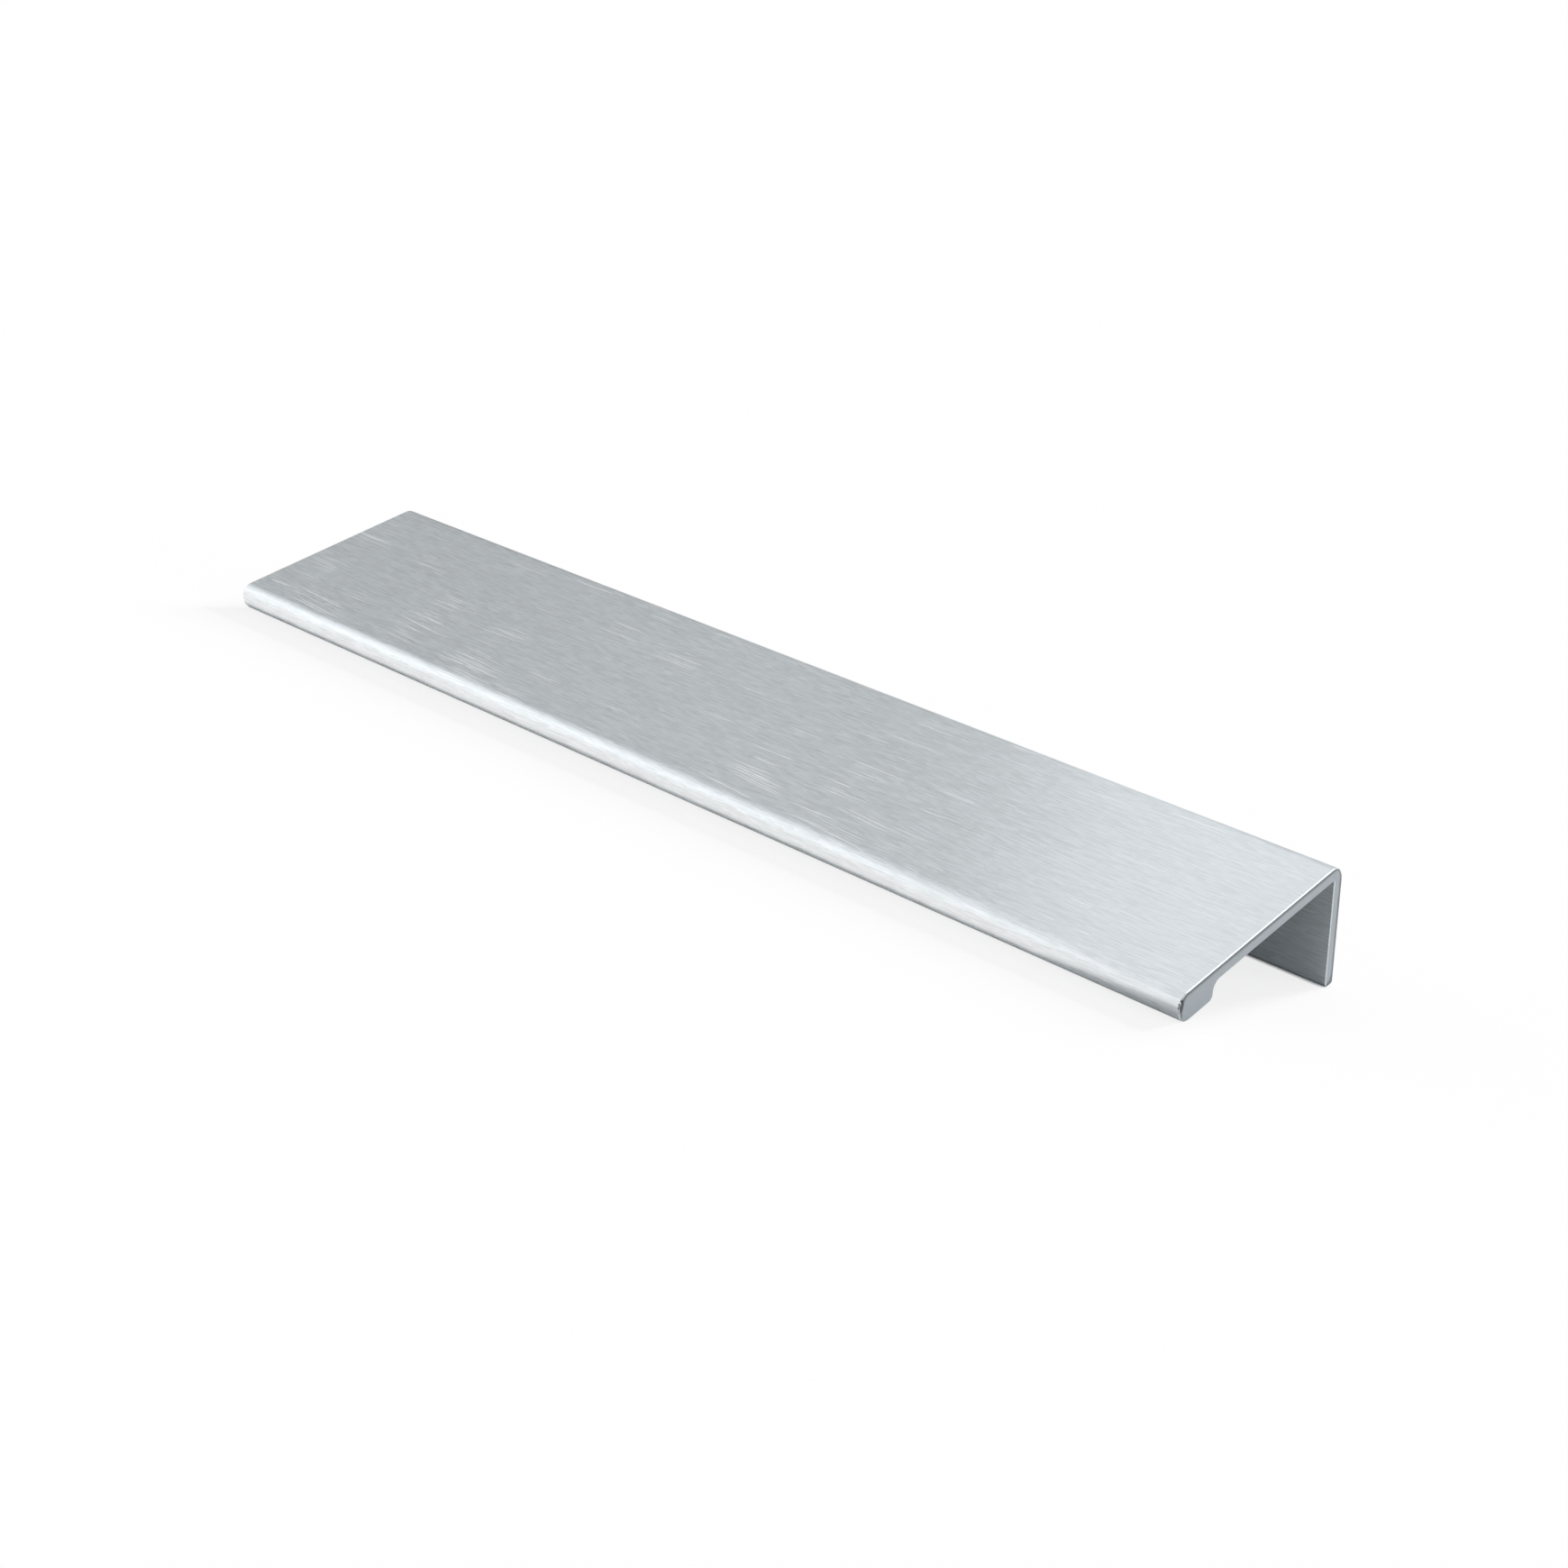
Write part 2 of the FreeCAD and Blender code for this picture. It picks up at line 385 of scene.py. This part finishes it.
# %% [markdown]
# ### Cards for the mirror
# A photographer shapes a metal's picture by what it mirrors. In a room that is white all round, bare
# aluminium looks like white plastic. So grey cards stand around the table, and the metal shows them
# with the white room between them:
#
# - A quarter of a large disc, at the left behind the profile, is what the left two thirds of the plate
#   mirror. Its round edge is the soft step in brightness near the plate's right end, and it is lit a
#   little brighter towards that edge, as a card close to a softbox is. A smaller one in front of it
#   keeps the plate grey when it is seen from the right end.
# - A low dark card before it draws the thin dark line along the plate's back edge.
# - A wall behind, one at the right and one in front, and a ceiling give the metal its grey in views
#   from the other sides. The white room shows above the low wall in the back right corner, and the
#   broken edge of the right end catches it as a bright line.
# - A white strip on the table lights the lip from below.
#
# Only mirrors see the cards. They take no light from the table.

# %% Helpers for the cards
def card_paint(name, grey, strength=1.0):
    """An evenly lit card of this grey."""
    paint = bpy.data.materials.new(name)
    paint.use_nodes = True
    paint.node_tree.nodes.clear()
    even_light = add_node(paint.node_tree, "ShaderNodeEmission", Color=linear(grey), Strength=strength)
    add_node(paint.node_tree, "ShaderNodeOutputMaterial", Surface=even_light.outputs[0])
    return paint


def only_for_mirrors(name, paint):
    """Puts the new sheet's place in its mesh, names and paints it, and hides it from all but mirrors."""
    bpy.ops.object.transform_apply(location=True, rotation=True, scale=True)
    sheet = bpy.context.active_object
    sheet.name = name
    sheet.data.materials.append(paint)
    sheet.visible_camera = False
    sheet.visible_shadow = False
    sheet.visible_diffuse = False
    print(name, "measures", [round(d, 3) for d in sheet.dimensions], "m")


CARD_DISTANCE = 3.0
print("cards stand", CARD_DISTANCE, "m away")

# %% Grey cards at the left
LARGE_RADIUS, SMALL_RADIUS = 5.34, 1.8
GRADED_FROM, GRADED_TO = 3.0, 4.0
graded_paint = card_paint("grey_card_paint", "#BEBEBE")
tree = graded_paint.node_tree
place = add_node(tree, "ShaderNodeTexCoord").outputs["Object"]
from_centre = add_node(tree, "ShaderNodeVectorMath", {"operation": "DISTANCE"}, _0=place,
                       _1=(-CARD_DISTANCE, 0, 0)).outputs["Value"]
grading = add_node(tree, "ShaderNodeMapRange", Value=from_centre, From_Min=GRADED_FROM,
                   From_Max=GRADED_TO, To_Min=0.91, To_Max=1.17).outputs[0]
tree.links.new(grading, tree.nodes["Emission"].inputs["Strength"])

# A whole disc, cut in half just above the table and again along the profile's axis.
for name, radius, side in (("grey_card", LARGE_RADIUS, 1), ("small_grey_card", SMALL_RADIUS, -1)):
    bpy.ops.object.select_all(action="DESELECT")
    bpy.ops.mesh.primitive_circle_add(vertices=96, radius=radius, fill_type="NGON",
                                      location=(-CARD_DISTANCE, 0, 0), rotation=(0, math.radians(90), 0))
    bpy.ops.object.transform_apply(location=True, rotation=True, scale=True)
    bpy.ops.object.mode_set(mode="EDIT")
    for upward, sideways in ((1, 0), (0, side)):
        bpy.ops.mesh.select_all(action="SELECT")
        bpy.ops.mesh.bisect(plane_co=(0, 0, upward * MM), plane_no=(0, sideways, upward), clear_inner=True)
    bpy.ops.object.mode_set(mode="OBJECT")
    only_for_mirrors(name, graded_paint)

# %% Low dark card
bpy.ops.object.select_all(action="DESELECT")
bpy.ops.mesh.primitive_plane_add(size=1.0, location=(-CARD_DISTANCE + 0.2, 3.0, 0.5),
                                 rotation=(0, math.radians(90), 0), scale=(1.0, 6.0, 1.0))
only_for_mirrors("dark_card", card_paint("dark_card_paint", "#606060"))

# %% Walls and ceiling
SHEETS = (("back_wall", (0.0, 3.0, 2.2), (90, 0, 0), (3.0, 4.4, 1.0)),
          ("right_wall", (3.0, -0.9, 2.2), (0, 90, 0), (4.4, 4.2, 1.0)),
          ("low_corner_wall", (2.5, 2.5, 1.1), (90, 0, -45), (3.2, 2.2, 1.0)),
          ("front_wall", (1.7, -3.0, 2.2), (90, 0, 0), (4.4, 4.4, 1.0)),
          ("ceiling", (0.5, 0.0, 3.2), (0, 0, 0), (2.0, 5.0, 1.0)))
wall_paint = card_paint("wall_grey_paint", "#B4B6B8")
for name, centre, turn, size in SHEETS:
    bpy.ops.object.select_all(action="DESELECT")
    bpy.ops.mesh.primitive_plane_add(size=1.0, location=centre, rotation=[math.radians(a) for a in turn])
    bpy.context.active_object.scale = size
    only_for_mirrors(name, wall_paint)

# %% White strip in front of the lip
# Its right end is drawn out past the profile's right end, and narrows a little.
STRIP_LONG, STRIP_WIDE = 0.275, 0.0511
bpy.ops.object.select_all(action="DESELECT")
bpy.ops.mesh.primitive_plane_add(size=1.0, location=(-0.0625, -0.0482, 0.00003))
bpy.ops.transform.resize(value=(STRIP_LONG, STRIP_WIDE, 1.0))
bpy.ops.object.transform_apply(location=True, rotation=True, scale=True)
strip = bpy.context.active_object
bpy.ops.object.mode_set(mode="EDIT")
bpy.ops.mesh.select_all(action="DESELECT")
bpy.ops.object.mode_set(mode="OBJECT")
for corner in strip.data.vertices:
    corner.select = corner.co.x > 0
for side in strip.data.edges:
    side.select = all(strip.data.vertices[v].co.x > 0 for v in side.vertices)
bpy.ops.object.mode_set(mode="EDIT")
DRAWN_OUT = (0.035, -0.002, 0)
bpy.ops.mesh.extrude_region_move(TRANSFORM_OT_translate={"value": DRAWN_OUT})
bpy.ops.transform.resize(value=(1.0, 0.92, 1.0))
bpy.ops.object.mode_set(mode="OBJECT")
only_for_mirrors("reflector_strip", card_paint("reflector_paint", "#FFFAF8", 1.18))
print("strip reaches from x", round(min(v.co.x for v in strip.data.vertices), 3), "to",
      round(max(v.co.x for v in strip.data.vertices), 3))

# %% [markdown]
# ## The camera
# The place, the turn and the lens are those of the real picture. They were found from the vanishing
# lines of the plate's long and short edges and from the profile's sizes. The camera is level with the
# plate rather than with the table, which is why it is rolled.

# %% Camera
lens = bpy.data.cameras.new("camera")
lens.sensor_width = 36.0
lens.lens = 57.00
lens.clip_start = 0.01
lens.clip_end = 200.0
camera = bpy.data.objects.new("camera", lens)
camera.location = (0.242028, -0.313610, 0.096507)
camera.rotation_euler = [math.radians(a) for a in (76.0900, -12.8657, 39.5944)]
bpy.context.scene.collection.objects.link(camera)
bpy.context.scene.camera = camera
bpy.context.scene.view_settings.view_transform = "Standard"
print("camera", round(camera.location.length, 3), "m from the profile, lens", lens.lens, "mm")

^^^^^^^^

## What needs to be done
Give the complete listing a second time, exactly as it reads.

## Reply
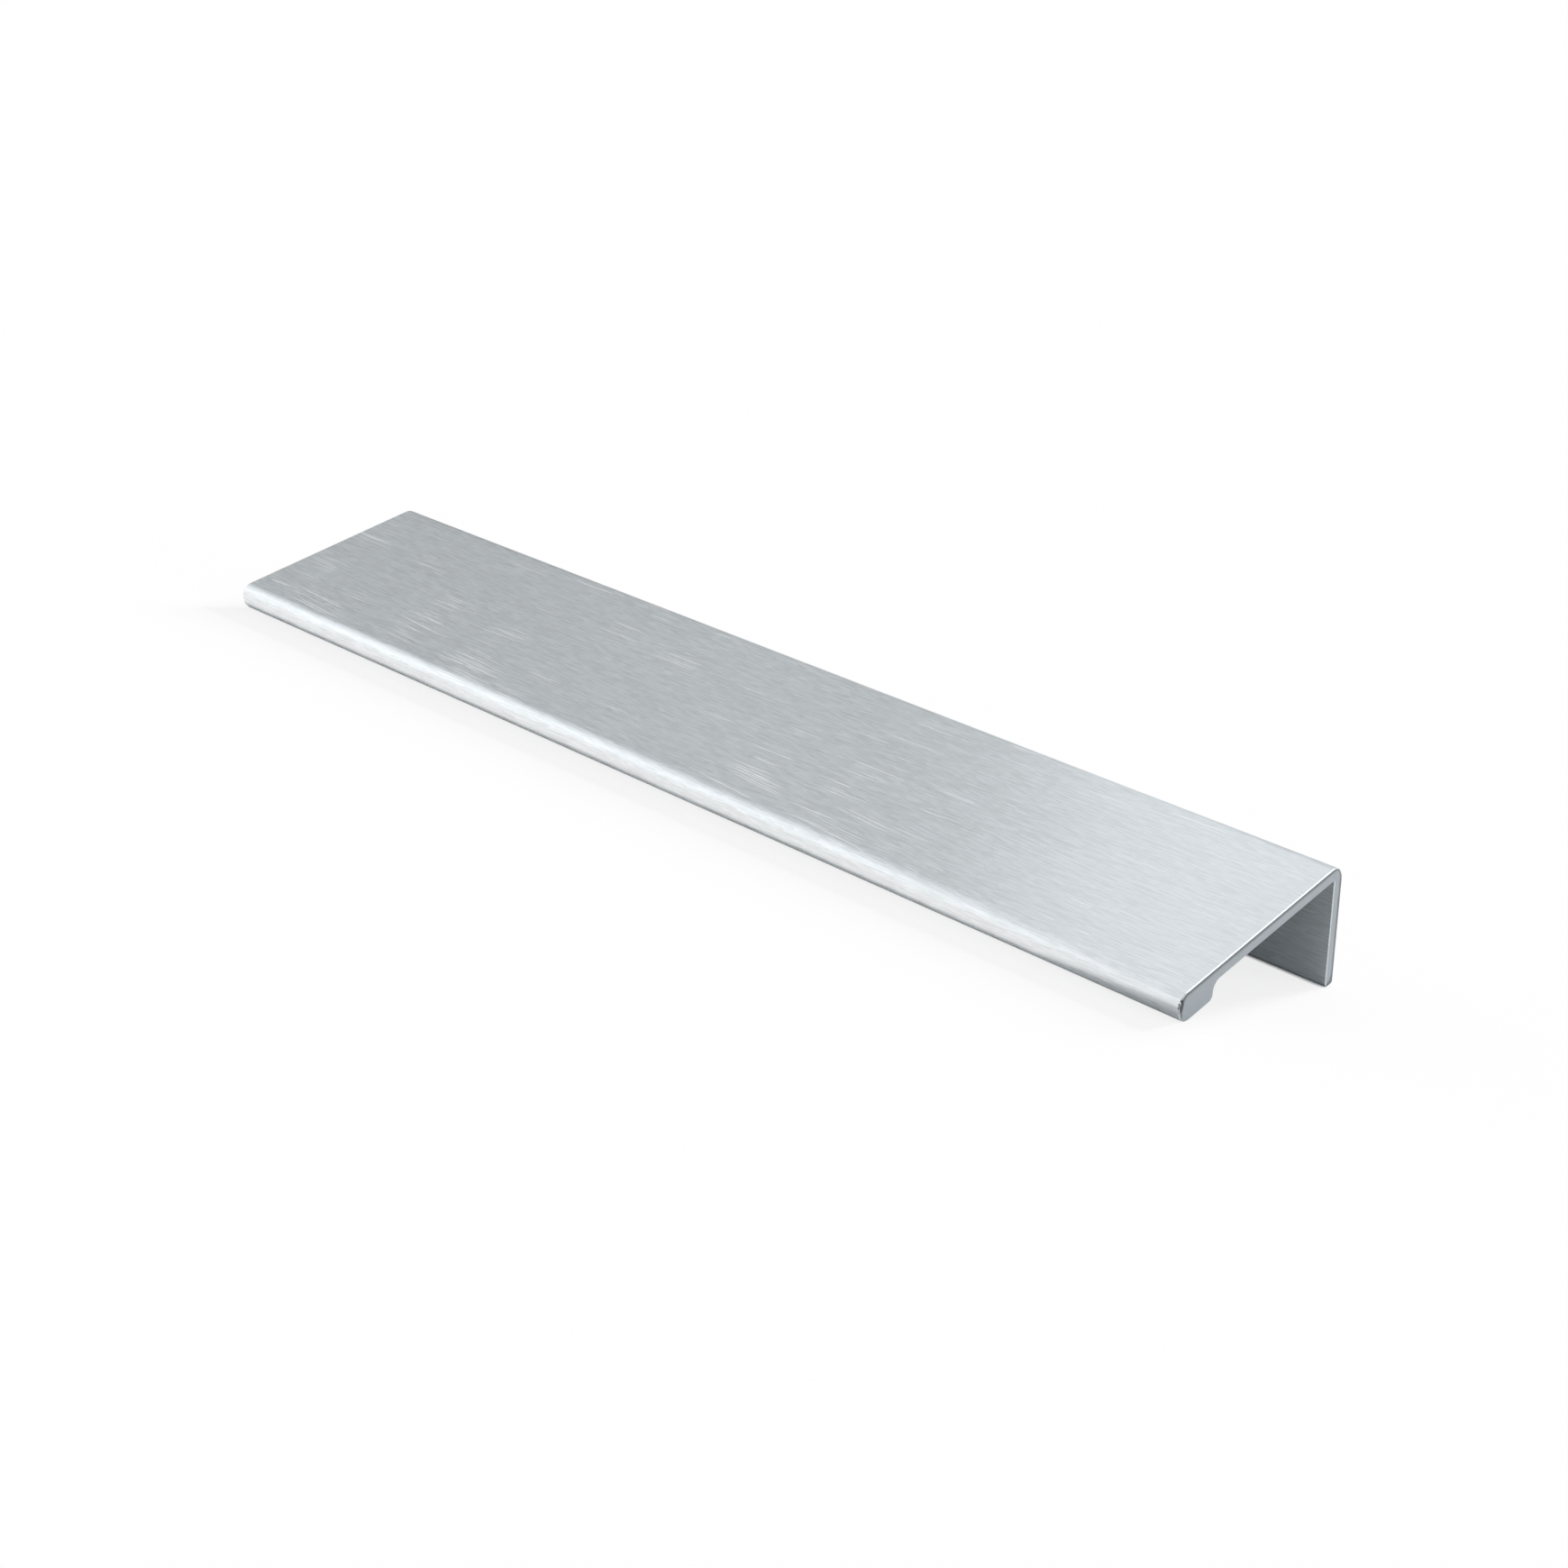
Write part 2 of the FreeCAD and Blender code for this picture. It picks up at line 385 of scene.py. This part finishes it.
# %% [markdown]
# ### Cards for the mirror
# A photographer shapes a metal's picture by what it mirrors. In a room that is white all round, bare
# aluminium looks like white plastic. So grey cards stand around the table, and the metal shows them
# with the white room between them:
#
# - A quarter of a large disc, at the left behind the profile, is what the left two thirds of the plate
#   mirror. Its round edge is the soft step in brightness near the plate's right end, and it is lit a
#   little brighter towards that edge, as a card close to a softbox is. A smaller one in front of it
#   keeps the plate grey when it is seen from the right end.
# - A low dark card before it draws the thin dark line along the plate's back edge.
# - A wall behind, one at the right and one in front, and a ceiling give the metal its grey in views
#   from the other sides. The white room shows above the low wall in the back right corner, and the
#   broken edge of the right end catches it as a bright line.
# - A white strip on the table lights the lip from below.
#
# Only mirrors see the cards. They take no light from the table.

# %% Helpers for the cards
def card_paint(name, grey, strength=1.0):
    """An evenly lit card of this grey."""
    paint = bpy.data.materials.new(name)
    paint.use_nodes = True
    paint.node_tree.nodes.clear()
    even_light = add_node(paint.node_tree, "ShaderNodeEmission", Color=linear(grey), Strength=strength)
    add_node(paint.node_tree, "ShaderNodeOutputMaterial", Surface=even_light.outputs[0])
    return paint


def only_for_mirrors(name, paint):
    """Puts the new sheet's place in its mesh, names and paints it, and hides it from all but mirrors."""
    bpy.ops.object.transform_apply(location=True, rotation=True, scale=True)
    sheet = bpy.context.active_object
    sheet.name = name
    sheet.data.materials.append(paint)
    sheet.visible_camera = False
    sheet.visible_shadow = False
    sheet.visible_diffuse = False
    print(name, "measures", [round(d, 3) for d in sheet.dimensions], "m")


CARD_DISTANCE = 3.0
print("cards stand", CARD_DISTANCE, "m away")

# %% Grey cards at the left
LARGE_RADIUS, SMALL_RADIUS = 5.34, 1.8
GRADED_FROM, GRADED_TO = 3.0, 4.0
graded_paint = card_paint("grey_card_paint", "#BEBEBE")
tree = graded_paint.node_tree
place = add_node(tree, "ShaderNodeTexCoord").outputs["Object"]
from_centre = add_node(tree, "ShaderNodeVectorMath", {"operation": "DISTANCE"}, _0=place,
                       _1=(-CARD_DISTANCE, 0, 0)).outputs["Value"]
grading = add_node(tree, "ShaderNodeMapRange", Value=from_centre, From_Min=GRADED_FROM,
                   From_Max=GRADED_TO, To_Min=0.91, To_Max=1.17).outputs[0]
tree.links.new(grading, tree.nodes["Emission"].inputs["Strength"])

# A whole disc, cut in half just above the table and again along the profile's axis.
for name, radius, side in (("grey_card", LARGE_RADIUS, 1), ("small_grey_card", SMALL_RADIUS, -1)):
    bpy.ops.object.select_all(action="DESELECT")
    bpy.ops.mesh.primitive_circle_add(vertices=96, radius=radius, fill_type="NGON",
                                      location=(-CARD_DISTANCE, 0, 0), rotation=(0, math.radians(90), 0))
    bpy.ops.object.transform_apply(location=True, rotation=True, scale=True)
    bpy.ops.object.mode_set(mode="EDIT")
    for upward, sideways in ((1, 0), (0, side)):
        bpy.ops.mesh.select_all(action="SELECT")
        bpy.ops.mesh.bisect(plane_co=(0, 0, upward * MM), plane_no=(0, sideways, upward), clear_inner=True)
    bpy.ops.object.mode_set(mode="OBJECT")
    only_for_mirrors(name, graded_paint)

# %% Low dark card
bpy.ops.object.select_all(action="DESELECT")
bpy.ops.mesh.primitive_plane_add(size=1.0, location=(-CARD_DISTANCE + 0.2, 3.0, 0.5),
                                 rotation=(0, math.radians(90), 0), scale=(1.0, 6.0, 1.0))
only_for_mirrors("dark_card", card_paint("dark_card_paint", "#606060"))

# %% Walls and ceiling
SHEETS = (("back_wall", (0.0, 3.0, 2.2), (90, 0, 0), (3.0, 4.4, 1.0)),
          ("right_wall", (3.0, -0.9, 2.2), (0, 90, 0), (4.4, 4.2, 1.0)),
          ("low_corner_wall", (2.5, 2.5, 1.1), (90, 0, -45), (3.2, 2.2, 1.0)),
          ("front_wall", (1.7, -3.0, 2.2), (90, 0, 0), (4.4, 4.4, 1.0)),
          ("ceiling", (0.5, 0.0, 3.2), (0, 0, 0), (2.0, 5.0, 1.0)))
wall_paint = card_paint("wall_grey_paint", "#B4B6B8")
for name, centre, turn, size in SHEETS:
    bpy.ops.object.select_all(action="DESELECT")
    bpy.ops.mesh.primitive_plane_add(size=1.0, location=centre, rotation=[math.radians(a) for a in turn])
    bpy.context.active_object.scale = size
    only_for_mirrors(name, wall_paint)

# %% White strip in front of the lip
# Its right end is drawn out past the profile's right end, and narrows a little.
STRIP_LONG, STRIP_WIDE = 0.275, 0.0511
bpy.ops.object.select_all(action="DESELECT")
bpy.ops.mesh.primitive_plane_add(size=1.0, location=(-0.0625, -0.0482, 0.00003))
bpy.ops.transform.resize(value=(STRIP_LONG, STRIP_WIDE, 1.0))
bpy.ops.object.transform_apply(location=True, rotation=True, scale=True)
strip = bpy.context.active_object
bpy.ops.object.mode_set(mode="EDIT")
bpy.ops.mesh.select_all(action="DESELECT")
bpy.ops.object.mode_set(mode="OBJECT")
for corner in strip.data.vertices:
    corner.select = corner.co.x > 0
for side in strip.data.edges:
    side.select = all(strip.data.vertices[v].co.x > 0 for v in side.vertices)
bpy.ops.object.mode_set(mode="EDIT")
DRAWN_OUT = (0.035, -0.002, 0)
bpy.ops.mesh.extrude_region_move(TRANSFORM_OT_translate={"value": DRAWN_OUT})
bpy.ops.transform.resize(value=(1.0, 0.92, 1.0))
bpy.ops.object.mode_set(mode="OBJECT")
only_for_mirrors("reflector_strip", card_paint("reflector_paint", "#FFFAF8", 1.18))
print("strip reaches from x", round(min(v.co.x for v in strip.data.vertices), 3), "to",
      round(max(v.co.x for v in strip.data.vertices), 3))

# %% [markdown]
# ## The camera
# The place, the turn and the lens are those of the real picture. They were found from the vanishing
# lines of the plate's long and short edges and from the profile's sizes. The camera is level with the
# plate rather than with the table, which is why it is rolled.

# %% Camera
lens = bpy.data.cameras.new("camera")
lens.sensor_width = 36.0
lens.lens = 57.00
lens.clip_start = 0.01
lens.clip_end = 200.0
camera = bpy.data.objects.new("camera", lens)
camera.location = (0.242028, -0.313610, 0.096507)
camera.rotation_euler = [math.radians(a) for a in (76.0900, -12.8657, 39.5944)]
bpy.context.scene.collection.objects.link(camera)
bpy.context.scene.camera = camera
bpy.context.scene.view_settings.view_transform = "Standard"
print("camera", round(camera.location.length, 3), "m from the profile, lens", lens.lens, "mm")